While I wish I were ending this story with the joyful report of how well she is going in every way, it’s simply not the case…yet!
The reality is that she hit another bump in the road and it has massive potential to disrupt her education. If she were any other student from a similar background in Guatemala, she would probably already be pulled out of school and looking for work.
This is a country where people average just 5.2 years in school. Only 42% of students continue to middle school, 24% enroll in high school, and only 5.4% continue to university.
By making it to 9th grade, Andrea has already shown that she is part of the minority that can go all the way, and we are here to help her go the distance.
Her mother has seen the change of heart in her daughter, seen her desire to learn, seen that our teachers care about her, and has committed to allowing Andrea to continue working toward finishing high school.
Andrea is reenrolled in public school and our programs for 2022. She has a positive attitude, is helping out at the center, serving lunch to the other students, and is doing her best to put everything into the tasks before her.
Her younger brother, Cesar, is now enrolled with us as well and making great progress as well.

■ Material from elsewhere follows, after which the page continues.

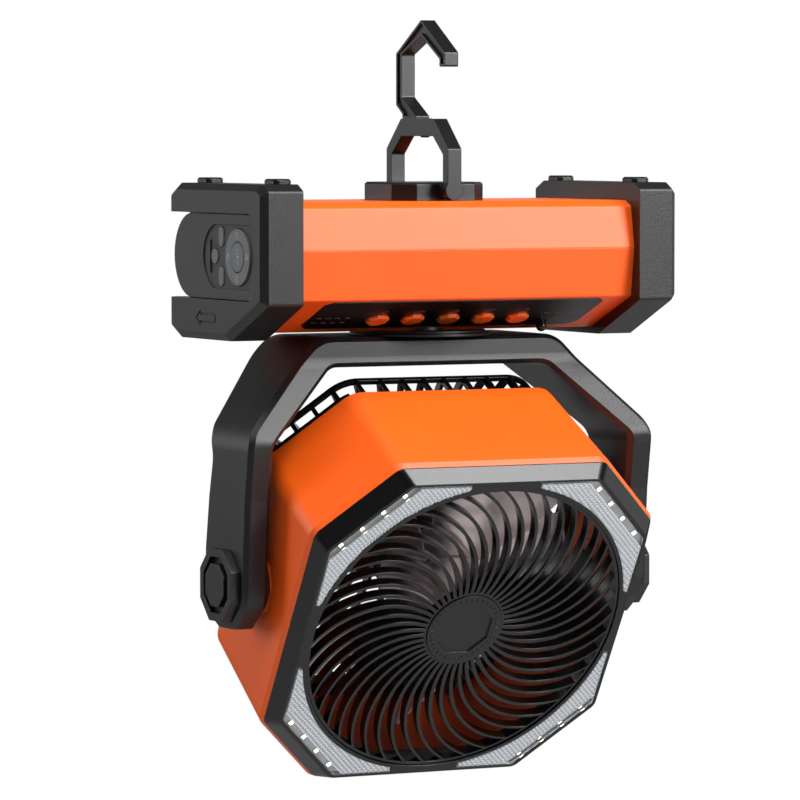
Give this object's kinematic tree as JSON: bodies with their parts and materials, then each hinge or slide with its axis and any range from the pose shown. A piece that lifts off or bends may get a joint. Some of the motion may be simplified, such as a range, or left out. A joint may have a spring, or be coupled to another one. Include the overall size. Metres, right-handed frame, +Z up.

Doña Marleny has been incredibly grateful for the Cadañino ministry’s impact on Andrea’s life. Her husband left the country several years ago to attempt to make more money and provide a better life for their children. But things have not worked out as planned. She is basically a single mother raising her two children and one of her nieces, all alone.
She has told us many times that were it not for the help and support we provide, she could not do it.
This is not the beginning of a story or the end of a story, but it is an important part of Andrea’s story. It is the part that we, Cadañino, and you, our partners, get to play in giving this young girl the help, support, and encouragement she needs to keep moving forward.
While our Community Impact Centers serve over 200 students and families, we continually strive to ensure that all the students in our programs receive the personalized care, attention, love, and support they need to get through the challenges they face.
Cadañino means “each child” or every child” in Spanish. We want every child to know that they matter to us that they matter to God.
Andrea is just one of many students in our program. Some stay for a year, some for longer. Their time with us is neither the beginning nor the end of their story. But it is the part of their story that God has given us to play a role in, and we consider ourselves blessed to have that opportunity.
We pray that you will keep Andrea in your prayers as she moves forward.
Thank you to every one of you who helps to make the Cadañino ministry possible. We could not do it without your support.